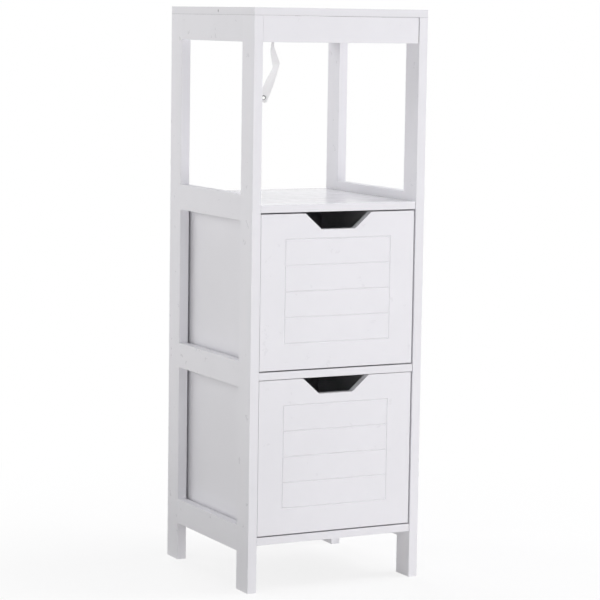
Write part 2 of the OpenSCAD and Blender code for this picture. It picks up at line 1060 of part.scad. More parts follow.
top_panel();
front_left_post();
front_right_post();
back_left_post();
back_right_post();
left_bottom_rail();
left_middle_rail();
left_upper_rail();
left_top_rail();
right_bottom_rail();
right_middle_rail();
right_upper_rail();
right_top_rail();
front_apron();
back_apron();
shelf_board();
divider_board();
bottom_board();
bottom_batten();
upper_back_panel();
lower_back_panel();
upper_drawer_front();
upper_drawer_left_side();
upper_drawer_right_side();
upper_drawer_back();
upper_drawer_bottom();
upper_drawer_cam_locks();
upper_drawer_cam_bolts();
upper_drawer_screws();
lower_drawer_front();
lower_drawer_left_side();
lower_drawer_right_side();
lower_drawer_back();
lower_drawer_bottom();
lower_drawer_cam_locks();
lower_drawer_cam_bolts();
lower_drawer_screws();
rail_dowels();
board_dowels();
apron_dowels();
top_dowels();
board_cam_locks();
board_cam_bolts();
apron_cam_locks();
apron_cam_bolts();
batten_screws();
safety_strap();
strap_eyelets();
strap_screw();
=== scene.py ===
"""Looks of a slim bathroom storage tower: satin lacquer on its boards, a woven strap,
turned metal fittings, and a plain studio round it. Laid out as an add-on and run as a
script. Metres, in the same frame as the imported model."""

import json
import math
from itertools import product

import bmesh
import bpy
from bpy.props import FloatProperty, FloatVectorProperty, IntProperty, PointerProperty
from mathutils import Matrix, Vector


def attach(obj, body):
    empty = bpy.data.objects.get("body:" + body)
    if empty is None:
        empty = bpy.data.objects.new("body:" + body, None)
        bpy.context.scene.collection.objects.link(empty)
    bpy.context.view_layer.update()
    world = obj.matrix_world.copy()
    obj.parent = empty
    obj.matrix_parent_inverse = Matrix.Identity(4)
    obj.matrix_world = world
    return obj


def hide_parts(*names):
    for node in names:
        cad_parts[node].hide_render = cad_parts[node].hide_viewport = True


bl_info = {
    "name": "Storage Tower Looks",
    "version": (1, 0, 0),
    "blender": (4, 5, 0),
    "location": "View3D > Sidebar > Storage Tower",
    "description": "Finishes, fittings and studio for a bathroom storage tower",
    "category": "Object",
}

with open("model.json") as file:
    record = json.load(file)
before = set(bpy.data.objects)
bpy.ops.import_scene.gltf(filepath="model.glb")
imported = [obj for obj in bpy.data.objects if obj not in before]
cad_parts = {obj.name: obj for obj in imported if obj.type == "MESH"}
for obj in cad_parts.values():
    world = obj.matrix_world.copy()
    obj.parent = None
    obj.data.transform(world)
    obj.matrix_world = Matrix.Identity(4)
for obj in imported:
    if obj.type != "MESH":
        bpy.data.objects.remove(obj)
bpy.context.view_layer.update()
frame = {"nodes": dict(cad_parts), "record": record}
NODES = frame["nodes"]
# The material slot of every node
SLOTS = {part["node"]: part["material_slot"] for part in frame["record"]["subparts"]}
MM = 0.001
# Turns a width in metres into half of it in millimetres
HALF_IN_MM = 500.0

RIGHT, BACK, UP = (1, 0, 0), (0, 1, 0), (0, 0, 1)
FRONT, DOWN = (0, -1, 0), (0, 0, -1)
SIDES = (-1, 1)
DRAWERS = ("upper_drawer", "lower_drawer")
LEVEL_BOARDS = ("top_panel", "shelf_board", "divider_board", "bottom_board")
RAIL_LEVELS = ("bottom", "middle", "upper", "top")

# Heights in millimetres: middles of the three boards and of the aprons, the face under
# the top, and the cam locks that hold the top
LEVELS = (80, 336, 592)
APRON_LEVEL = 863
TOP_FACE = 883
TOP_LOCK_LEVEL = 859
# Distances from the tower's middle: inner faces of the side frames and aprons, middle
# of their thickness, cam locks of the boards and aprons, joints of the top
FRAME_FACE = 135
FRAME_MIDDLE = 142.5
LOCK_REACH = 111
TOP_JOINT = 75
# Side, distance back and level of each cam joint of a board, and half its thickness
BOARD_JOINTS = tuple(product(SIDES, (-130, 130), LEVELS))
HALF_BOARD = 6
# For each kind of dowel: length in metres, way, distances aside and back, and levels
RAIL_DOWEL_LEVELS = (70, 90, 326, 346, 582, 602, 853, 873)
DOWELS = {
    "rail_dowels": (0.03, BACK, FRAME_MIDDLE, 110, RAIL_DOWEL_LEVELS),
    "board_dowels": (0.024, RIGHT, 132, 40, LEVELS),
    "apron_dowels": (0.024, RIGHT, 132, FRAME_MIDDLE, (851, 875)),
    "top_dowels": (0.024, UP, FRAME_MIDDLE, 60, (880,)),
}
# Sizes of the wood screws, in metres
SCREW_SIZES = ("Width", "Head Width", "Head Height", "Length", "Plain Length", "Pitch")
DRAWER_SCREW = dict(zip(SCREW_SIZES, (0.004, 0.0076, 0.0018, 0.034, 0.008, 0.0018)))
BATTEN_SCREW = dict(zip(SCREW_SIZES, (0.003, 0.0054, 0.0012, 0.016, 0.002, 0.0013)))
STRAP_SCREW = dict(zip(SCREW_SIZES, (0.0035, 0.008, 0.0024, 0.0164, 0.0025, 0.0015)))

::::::

[Written problem]: Output only the lines from the one containing "upper_drawer_right_side();" through the one containing "obj.matrix_world = world", inclusive, exactly as written.

[Correct response]:
upper_drawer_right_side();
upper_drawer_back();
upper_drawer_bottom();
upper_drawer_cam_locks();
upper_drawer_cam_bolts();
upper_drawer_screws();
lower_drawer_front();
lower_drawer_left_side();
lower_drawer_right_side();
lower_drawer_back();
lower_drawer_bottom();
lower_drawer_cam_locks();
lower_drawer_cam_bolts();
lower_drawer_screws();
rail_dowels();
board_dowels();
apron_dowels();
top_dowels();
board_cam_locks();
board_cam_bolts();
apron_cam_locks();
apron_cam_bolts();
batten_screws();
safety_strap();
strap_eyelets();
strap_screw();
=== scene.py ===
"""Looks of a slim bathroom storage tower: satin lacquer on its boards, a woven strap,
turned metal fittings, and a plain studio round it. Laid out as an add-on and run as a
script. Metres, in the same frame as the imported model."""

import json
import math
from itertools import product

import bmesh
import bpy
from bpy.props import FloatProperty, FloatVectorProperty, IntProperty, PointerProperty
from mathutils import Matrix, Vector


def attach(obj, body):
    empty = bpy.data.objects.get("body:" + body)
    if empty is None:
        empty = bpy.data.objects.new("body:" + body, None)
        bpy.context.scene.collection.objects.link(empty)
    bpy.context.view_layer.update()
    world = obj.matrix_world.copy()
    obj.parent = empty
    obj.matrix_parent_inverse = Matrix.Identity(4)
    obj.matrix_world = world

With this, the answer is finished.